Each entry must appear again exactly as it does in the source.

__The records__.

☆ ☆ ☆ ☆ ☆ ☆ ☆

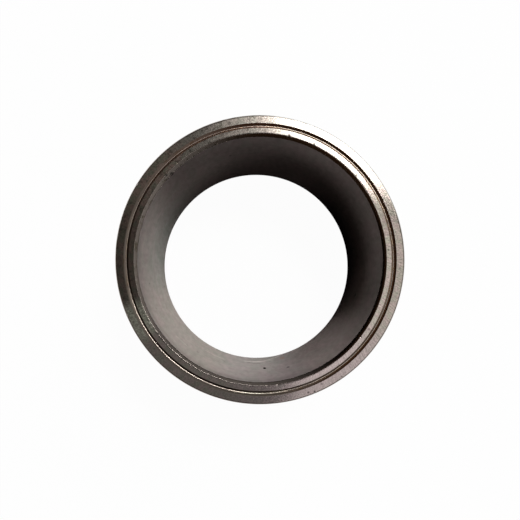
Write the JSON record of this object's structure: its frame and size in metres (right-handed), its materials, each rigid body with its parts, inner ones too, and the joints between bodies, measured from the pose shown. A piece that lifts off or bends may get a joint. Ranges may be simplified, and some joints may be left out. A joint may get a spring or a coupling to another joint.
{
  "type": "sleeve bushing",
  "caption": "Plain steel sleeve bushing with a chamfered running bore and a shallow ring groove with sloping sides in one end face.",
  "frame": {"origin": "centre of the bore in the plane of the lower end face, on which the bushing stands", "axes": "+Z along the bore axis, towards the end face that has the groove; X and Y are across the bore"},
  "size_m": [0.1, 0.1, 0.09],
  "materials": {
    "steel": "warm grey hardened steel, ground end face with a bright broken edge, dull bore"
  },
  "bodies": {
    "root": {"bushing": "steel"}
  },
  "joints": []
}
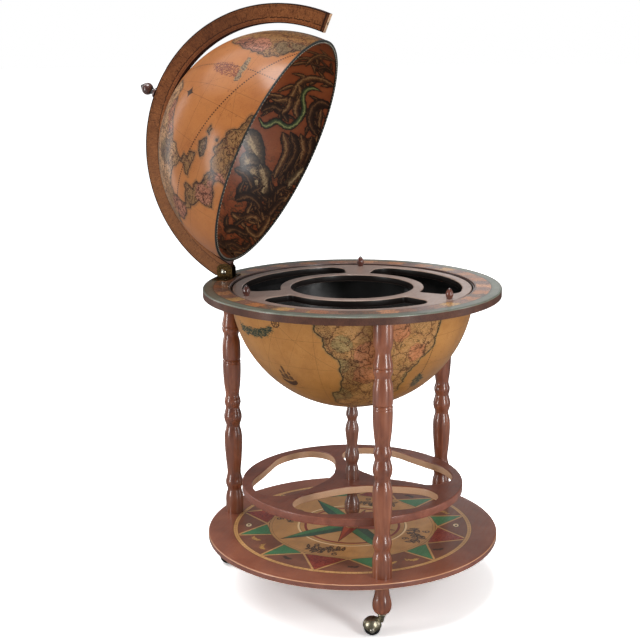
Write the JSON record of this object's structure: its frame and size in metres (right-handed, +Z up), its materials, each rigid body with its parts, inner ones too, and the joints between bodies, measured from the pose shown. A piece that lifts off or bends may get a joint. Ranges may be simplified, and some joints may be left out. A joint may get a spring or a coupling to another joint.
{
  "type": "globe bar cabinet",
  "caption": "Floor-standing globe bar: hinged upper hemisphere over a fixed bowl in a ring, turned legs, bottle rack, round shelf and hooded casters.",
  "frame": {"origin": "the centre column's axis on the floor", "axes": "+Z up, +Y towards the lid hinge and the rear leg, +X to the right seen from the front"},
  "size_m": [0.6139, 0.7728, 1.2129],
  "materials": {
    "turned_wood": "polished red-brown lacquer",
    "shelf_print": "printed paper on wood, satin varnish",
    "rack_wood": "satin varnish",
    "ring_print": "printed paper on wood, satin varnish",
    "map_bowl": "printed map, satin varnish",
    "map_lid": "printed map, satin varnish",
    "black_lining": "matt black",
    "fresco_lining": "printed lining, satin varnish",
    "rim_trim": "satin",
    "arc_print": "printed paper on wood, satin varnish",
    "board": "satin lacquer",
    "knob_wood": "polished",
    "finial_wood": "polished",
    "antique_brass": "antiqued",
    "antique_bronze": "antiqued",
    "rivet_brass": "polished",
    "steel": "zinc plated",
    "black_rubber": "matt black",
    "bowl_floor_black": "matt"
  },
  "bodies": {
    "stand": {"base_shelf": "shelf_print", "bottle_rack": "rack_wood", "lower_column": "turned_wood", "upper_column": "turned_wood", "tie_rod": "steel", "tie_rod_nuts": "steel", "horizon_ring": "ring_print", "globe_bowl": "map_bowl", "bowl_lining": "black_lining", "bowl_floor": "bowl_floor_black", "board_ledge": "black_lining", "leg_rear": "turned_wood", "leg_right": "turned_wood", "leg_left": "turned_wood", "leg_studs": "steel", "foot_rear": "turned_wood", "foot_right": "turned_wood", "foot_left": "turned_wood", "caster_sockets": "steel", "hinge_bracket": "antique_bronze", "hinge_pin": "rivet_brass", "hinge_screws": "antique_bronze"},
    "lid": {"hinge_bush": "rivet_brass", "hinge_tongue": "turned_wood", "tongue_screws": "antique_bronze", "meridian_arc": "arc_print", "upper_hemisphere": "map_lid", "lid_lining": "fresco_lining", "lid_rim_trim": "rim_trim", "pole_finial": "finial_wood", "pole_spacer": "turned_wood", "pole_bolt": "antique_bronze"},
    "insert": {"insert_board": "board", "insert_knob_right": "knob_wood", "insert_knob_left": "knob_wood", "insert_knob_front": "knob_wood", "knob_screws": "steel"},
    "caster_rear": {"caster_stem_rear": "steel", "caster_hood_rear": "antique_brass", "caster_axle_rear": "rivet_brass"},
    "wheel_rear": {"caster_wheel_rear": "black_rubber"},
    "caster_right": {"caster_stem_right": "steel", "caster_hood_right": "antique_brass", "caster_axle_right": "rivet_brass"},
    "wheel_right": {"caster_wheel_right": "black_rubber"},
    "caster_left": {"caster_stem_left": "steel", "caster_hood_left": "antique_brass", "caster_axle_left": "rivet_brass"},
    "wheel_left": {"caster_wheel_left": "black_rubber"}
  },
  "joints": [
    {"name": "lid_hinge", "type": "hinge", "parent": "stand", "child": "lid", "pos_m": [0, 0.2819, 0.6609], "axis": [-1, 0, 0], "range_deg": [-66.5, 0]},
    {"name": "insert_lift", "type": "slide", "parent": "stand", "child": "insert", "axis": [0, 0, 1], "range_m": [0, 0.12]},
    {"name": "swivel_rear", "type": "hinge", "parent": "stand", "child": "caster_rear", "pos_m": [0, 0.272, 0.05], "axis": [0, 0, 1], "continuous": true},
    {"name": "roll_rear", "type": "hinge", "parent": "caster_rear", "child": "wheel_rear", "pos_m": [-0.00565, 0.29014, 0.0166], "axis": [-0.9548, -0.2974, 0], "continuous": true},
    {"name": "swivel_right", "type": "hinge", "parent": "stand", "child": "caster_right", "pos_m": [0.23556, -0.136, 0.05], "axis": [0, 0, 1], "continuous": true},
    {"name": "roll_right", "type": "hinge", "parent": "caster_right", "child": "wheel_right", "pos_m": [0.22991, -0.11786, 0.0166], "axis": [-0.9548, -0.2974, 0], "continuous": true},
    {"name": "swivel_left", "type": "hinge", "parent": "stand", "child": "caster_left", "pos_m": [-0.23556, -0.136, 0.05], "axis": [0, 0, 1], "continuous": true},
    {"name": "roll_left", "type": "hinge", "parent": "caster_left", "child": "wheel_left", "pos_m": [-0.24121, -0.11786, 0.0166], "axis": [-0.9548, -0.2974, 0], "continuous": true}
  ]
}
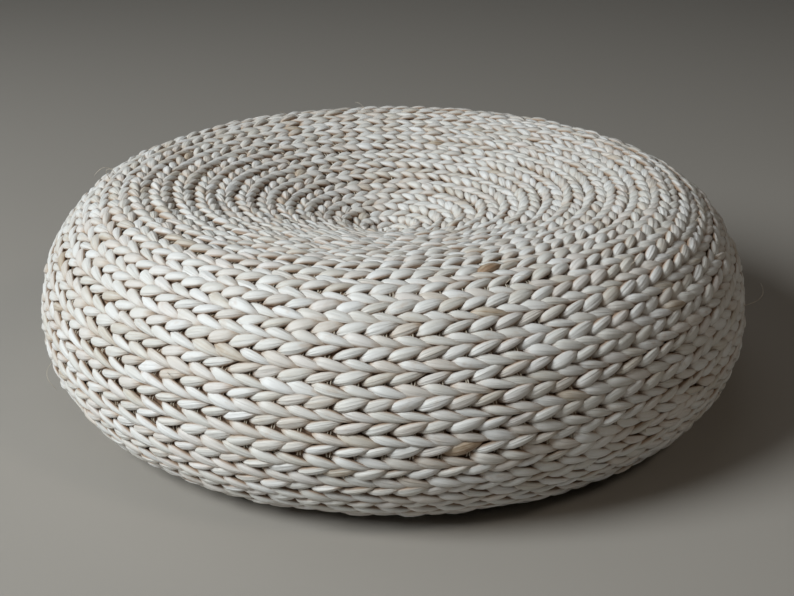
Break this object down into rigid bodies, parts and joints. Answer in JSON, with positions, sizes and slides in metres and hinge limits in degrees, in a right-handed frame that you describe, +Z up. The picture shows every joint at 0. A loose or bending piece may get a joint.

☆ ☆ ☆ ☆ ☆ ☆ ☆

__Output of the exercise__.
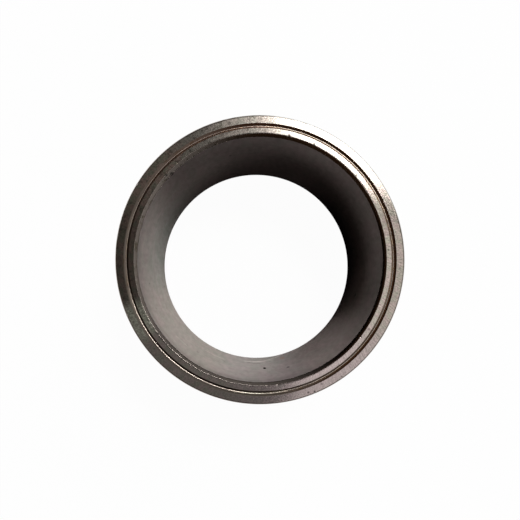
Write the JSON record of this object's structure: its frame and size in metres (right-handed), its materials, each rigid body with its parts, inner ones too, and the joints between bodies, measured from the pose shown. A piece that lifts off or bends may get a joint. Ranges may be simplified, and some joints may be left out. A joint may get a spring or a coupling to another joint.
{
  "type": "sleeve bushing",
  "caption": "Plain steel sleeve bushing with a chamfered running bore and a shallow ring groove with sloping sides in one end face.",
  "frame": {"origin": "centre of the bore in the plane of the lower end face, on which the bushing stands", "axes": "+Z along the bore axis, towards the end face that has the groove; X and Y are across the bore"},
  "size_m": [0.1, 0.1, 0.09],
  "materials": {
    "steel": "warm grey hardened steel, ground end face with a bright broken edge, dull bore"
  },
  "bodies": {
    "root": {"bushing": "steel"}
  },
  "joints": []
}
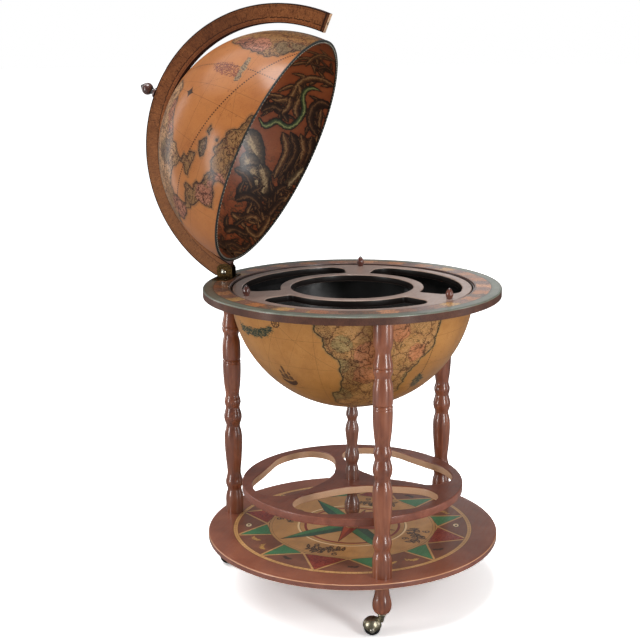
Write the JSON record of this object's structure: its frame and size in metres (right-handed, +Z up), its materials, each rigid body with its parts, inner ones too, and the joints between bodies, measured from the pose shown. A piece that lifts off or bends may get a joint. Ranges may be simplified, and some joints may be left out. A joint may get a spring or a coupling to another joint.
{
  "type": "globe bar cabinet",
  "caption": "Floor-standing globe bar: hinged upper hemisphere over a fixed bowl in a ring, turned legs, bottle rack, round shelf and hooded casters.",
  "frame": {"origin": "the centre column's axis on the floor", "axes": "+Z up, +Y towards the lid hinge and the rear leg, +X to the right seen from the front"},
  "size_m": [0.6139, 0.7728, 1.2129],
  "materials": {
    "turned_wood": "polished red-brown lacquer",
    "shelf_print": "printed paper on wood, satin varnish",
    "rack_wood": "satin varnish",
    "ring_print": "printed paper on wood, satin varnish",
    "map_bowl": "printed map, satin varnish",
    "map_lid": "printed map, satin varnish",
    "black_lining": "matt black",
    "fresco_lining": "printed lining, satin varnish",
    "rim_trim": "satin",
    "arc_print": "printed paper on wood, satin varnish",
    "board": "satin lacquer",
    "knob_wood": "polished",
    "finial_wood": "polished",
    "antique_brass": "antiqued",
    "antique_bronze": "antiqued",
    "rivet_brass": "polished",
    "steel": "zinc plated",
    "black_rubber": "matt black",
    "bowl_floor_black": "matt"
  },
  "bodies": {
    "stand": {"base_shelf": "shelf_print", "bottle_rack": "rack_wood", "lower_column": "turned_wood", "upper_column": "turned_wood", "tie_rod": "steel", "tie_rod_nuts": "steel", "horizon_ring": "ring_print", "globe_bowl": "map_bowl", "bowl_lining": "black_lining", "bowl_floor": "bowl_floor_black", "board_ledge": "black_lining", "leg_rear": "turned_wood", "leg_right": "turned_wood", "leg_left": "turned_wood", "leg_studs": "steel", "foot_rear": "turned_wood", "foot_right": "turned_wood", "foot_left": "turned_wood", "caster_sockets": "steel", "hinge_bracket": "antique_bronze", "hinge_pin": "rivet_brass", "hinge_screws": "antique_bronze"},
    "lid": {"hinge_bush": "rivet_brass", "hinge_tongue": "turned_wood", "tongue_screws": "antique_bronze", "meridian_arc": "arc_print", "upper_hemisphere": "map_lid", "lid_lining": "fresco_lining", "lid_rim_trim": "rim_trim", "pole_finial": "finial_wood", "pole_spacer": "turned_wood", "pole_bolt": "antique_bronze"},
    "insert": {"insert_board": "board", "insert_knob_right": "knob_wood", "insert_knob_left": "knob_wood", "insert_knob_front": "knob_wood", "knob_screws": "steel"},
    "caster_rear": {"caster_stem_rear": "steel", "caster_hood_rear": "antique_brass", "caster_axle_rear": "rivet_brass"},
    "wheel_rear": {"caster_wheel_rear": "black_rubber"},
    "caster_right": {"caster_stem_right": "steel", "caster_hood_right": "antique_brass", "caster_axle_right": "rivet_brass"},
    "wheel_right": {"caster_wheel_right": "black_rubber"},
    "caster_left": {"caster_stem_left": "steel", "caster_hood_left": "antique_brass", "caster_axle_left": "rivet_brass"},
    "wheel_left": {"caster_wheel_left": "black_rubber"}
  },
  "joints": [
    {"name": "lid_hinge", "type": "hinge", "parent": "stand", "child": "lid", "pos_m": [0, 0.2819, 0.6609], "axis": [-1, 0, 0], "range_deg": [-66.5, 0]},
    {"name": "insert_lift", "type": "slide", "parent": "stand", "child": "insert", "axis": [0, 0, 1], "range_m": [0, 0.12]},
    {"name": "swivel_rear", "type": "hinge", "parent": "stand", "child": "caster_rear", "pos_m": [0, 0.272, 0.05], "axis": [0, 0, 1], "continuous": true},
    {"name": "roll_rear", "type": "hinge", "parent": "caster_rear", "child": "wheel_rear", "pos_m": [-0.00565, 0.29014, 0.0166], "axis": [-0.9548, -0.2974, 0], "continuous": true},
    {"name": "swivel_right", "type": "hinge", "parent": "stand", "child": "caster_right", "pos_m": [0.23556, -0.136, 0.05], "axis": [0, 0, 1], "continuous": true},
    {"name": "roll_right", "type": "hinge", "parent": "caster_right", "child": "wheel_right", "pos_m": [0.22991, -0.11786, 0.0166], "axis": [-0.9548, -0.2974, 0], "continuous": true},
    {"name": "swivel_left", "type": "hinge", "parent": "stand", "child": "caster_left", "pos_m": [-0.23556, -0.136, 0.05], "axis": [0, 0, 1], "continuous": true},
    {"name": "roll_left", "type": "hinge", "parent": "caster_left", "child": "wheel_left", "pos_m": [-0.24121, -0.11786, 0.0166], "axis": [-0.9548, -0.2974, 0], "continuous": true}
  ]
}
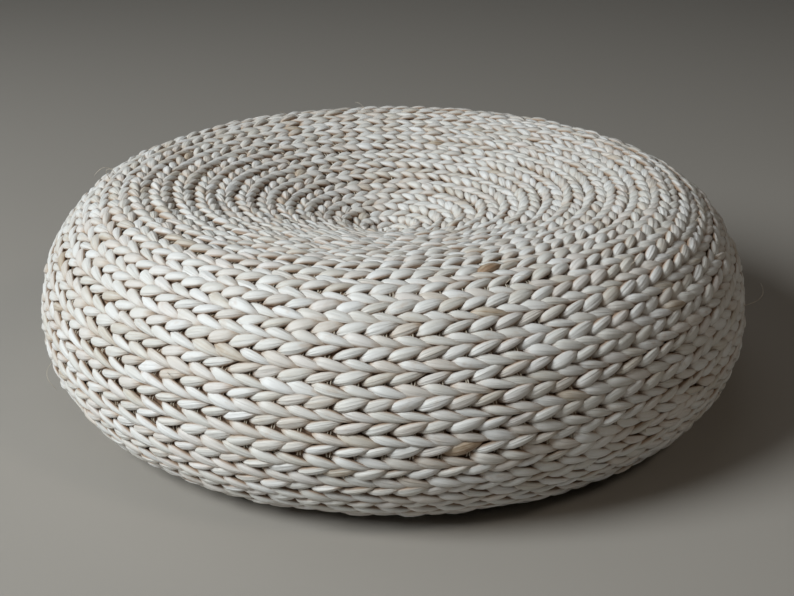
Break this object down into rigid bodies, parts and joints. Answer in JSON, with positions, sizes and slides in metres and hinge limits in degrees, in a right-handed frame that you describe, +Z up. The picture shows every joint at 0. A loose or bending piece may get a joint.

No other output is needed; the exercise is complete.